Jonah 4:1 - Commentary Critical and Explanatory on the Whole Bible

Bible Comments

But it displeased Jonah exceedingly, and he was very angry.

But it displeased Jonah exceedingly, and he was very angry - literally, hot, probably with grief or vexation rather than anger (Fairbairn). Jonah's repugnance to the mission to Nineveh was probably mistaken patriotism, which set the welfare of his country above the will of God. It is true, Ivalush or Pul, who, it is thought, was then reigning at Nineveh, was destined soon to be the first punisher of Israel under Menahem. But if Israel remained impenitent, it was sure to be punished by some other power, even if God had destroyed the Assyrian. Jonah's resistance of God's merciful purpose toward Nineveh was, therefore, altogether mistaken. How sad the contrast between God's feeling, on the repentance of Nineveh toward Him, and Jonah's feeling on the repentance of God toward Nineveh! Strange in one who was himself a monument of mercy on his repentance! We all, like him, need the lesson taught in the parable of the unforgiving, though forgiven, debtor (Matthew 18:23-35).
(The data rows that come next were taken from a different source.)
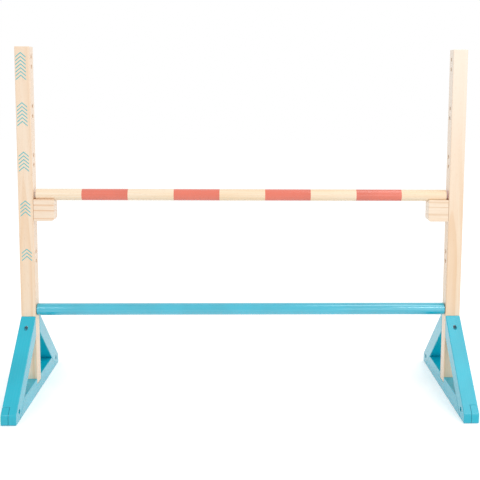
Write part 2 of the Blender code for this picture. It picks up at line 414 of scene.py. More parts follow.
def close_shell(piece: Object) -> Object:
    """Merge a piece's doubled points and turn its faces outwards.

    Args:
        piece: The piece.

    Returns:
        The piece.
    """
    with editing(piece, whole=True):
        bpy.ops.mesh.remove_doubles(threshold=WELD)
        bpy.ops.mesh.normals_make_consistent(inside=False)
    return piece


def copied(piece: Object, name: str, scale: Sequence[float] = SIDE_TO_SIDE) -> Object:
    """A copy of a piece with its own mesh, or its mirror image through the middle of the hurdle.

    Args:
        piece: The piece.
        name: The copy's name.
        scale: -1 along X or Y to mirror it that way, and 1 along the others.

    Returns:
        The copy.
    """
    twin = piece.copy()
    twin.data = piece.data.copy()
    twin.name = twin.data.name = name
    twin.scale = scale
    bpy.context.scene.collection.objects.link(twin)
    return close_shell(fix_place(twin))


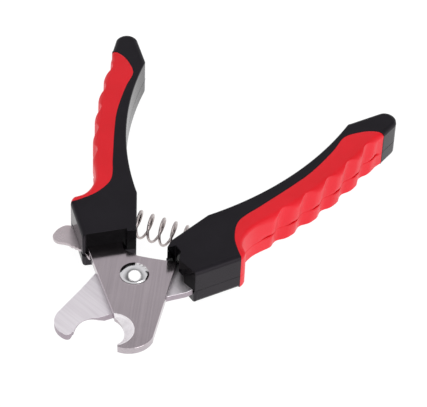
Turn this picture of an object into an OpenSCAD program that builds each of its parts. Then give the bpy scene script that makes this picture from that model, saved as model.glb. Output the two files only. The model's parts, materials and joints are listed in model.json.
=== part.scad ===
// Pet nail trimmer: two guillotine-notch blades on one rivet, in two-part handles
// with soft grips, a return spring and a swinging lock lever.
// Everything is drawn about the rivet's axis, with the plane where the blades meet at
// height 0, and moved into the part's frame at the end by placed(). The handles are
// mirror images, so handle outlines are given for the side with positive x.

/* [Handles] */
// Height of a handle above the plane where the blades meet
front_height = 8.5; // [8:0.1:10]
// Depth of a handle below that plane
rear_height = 5.5; // [5.3:0.1:6.5]
// Thickness of the soft grip over the hard core
grip_skin = 2.2; // [1.6:0.1:2.6]
// Depth of the grooves between the finger ribs
groove_depth = 1.7; // [0.5:0.1:2]
// Number of grooves along the grip
grooves = 5; // [3:1:7]
// Radius of the round far end of each handle
end_radius = 4; // [3.4:0.1:4.2]

/* [Blades] */
// Thickness of the front blade
front_blade_thick = 2.5; // [2:0.1:2.8]
// Thickness of the rear blade
rear_blade_thick = 2.2; // [1.8:0.1:2.5]
// Gap between the two blades
blade_gap = 0.05; // [0.02:0.01:0.1]
// Radius of the nail notch at the cutting edge
notch_radius = 7.4; // [6.5:0.1:7.6]
// Width of the ground bevel behind the cutting edge
bevel_width = 3.2; // [1.5:0.1:3.4]

/* [Rivet] */
// Radius of the rivet's shank
rivet_radius = 2.5; // [2:0.1:3]
// Radius of the rivet's domed head
head_radius = 4.8; // [4.2:0.1:5.4]
// Height of the dome
head_height = 1.9; // [1.2:0.1:2.4]

/* [Return spring] */
// Outer radius of the coil
coil_radius = 4.8; // [4:0.1:4.9]
// Radius of the wire
wire_radius = 0.45; // [0.3:0.05:0.6]
// Turns between the two closed ends
active_turns = 6; // [4:1:7]
// Distance of the coil's axis from the rivet
spring_y = 22.5; // [22:0.5:23]
// Half the length of the coil at rest
spring_reach = 14.2; // [13.5:0.1:14.3]

/* [Lock] */
// Thickness of the lock lever's plate
lever_thick = 1; // [0.8:0.1:1.2]
// Radius of the lock lever's pin
lock_pin_radius = 1.2; // [1:0.1:1.5]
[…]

Jonah was grieved because Nineveh's preservation, after his denunciation, made him seem a false prophet (Calvin). Jonah was grieved because Nineveh's preservation, after his denunciation, made him seem a false prophet (Calvin). But it would make Jonah a demon, not a man, to have preferred the destruction of 600,000 men rather than his prophecy should be set aside, through God's mercy triumphing over judgment. And God in that case would have severely chastised, whereas he only expostulates mildly with him, and, by a mode of dealing at once gentle and condescending, tries to show him his error.

Moreover, Jonah himself, in apologizing for his vexation, does not mention the failure of his prediction as the cause; but solely the thought of God's slowness to anger. This was what led him to flee to Tarshish at his first commission: not the likelihood then of his prediction being falsified: for in fact his commission then was not to foretell Nineveh's downfall, but simply to "cry against" Nineveh's "wickedness" as having "come up before God." Jonah could hardly have been so vexed for the letter of his prediction failing, when the end of his commission had virtually been gained in leading Nineveh to repentance. This, then, cannot have been regarded by Jonah as the ultimate end of his commission. If Nineveh had been the prominent object with him, he would have rejoiced at the result of his mission. But Israel was the prominent aim of Jonah, as a prophet of the elect people.

Probably, then, he regarded the destruction of Nineveh as fitted to be an example of God's judgment at last suspending His long forbearance, so as to startle Israel from its desperate degeneracy, heightened by its new prosperity under Jeroboam II, at that very time, in a way that all other means had failed to do. Jonah, despairing of anything effectual being done for God in Israel, unless there were first given a striking example of severity, thought, when he proclaimed the downfall of Nineveh in 40 days, that now at last God is about to give such an example; so, when this means of awakening Israel was set aside by God's mercy on Nineveh's repentance, he was bitterly disappointed, not from pride or mercilessness, but from hopelessness as to anything being possible for the reformation of Israel, now that his cherished hope is baffled. But God's plan was to teach Israel, by the example of Nineveh, how inexcusable is their own impenitence and how inevitable their ruin, if they persevere. Repenting Nineveh has proved herself more worthy of God's favour than apostate Israel; the children of the covenant have not only fallen down to, but actually below, the level of a pagan people: Israel, therefore, must go down, and the pagan rise above her. Jonah did not know the important lessons of hope to the penitent, and condemnation to those amidst outward privileges impenitent, which Nineveh's preservation on repentance was to have for later times, and to all ages. He could not foresee that Messiah Himself was thus to apply that history. A lesson to us that if we could in any particular alter the plan of Providence, it would not be for the better, but for the worse (Fairbairn). The chief cause of Jonah's displeasure was probably that he grieved at the preservation of Nineveh, the foretold destroyer of Israel (Hosea 9:3; Hosea 11:5; Hosea 11:11; Amos 5:27). The sparing of penitent Nineveh Jonah felt to be the sealing of ruin to impenitent Israel, his country.

Jonah 4:1

1 But it displeased Jonah exceedingly, and he was very angry.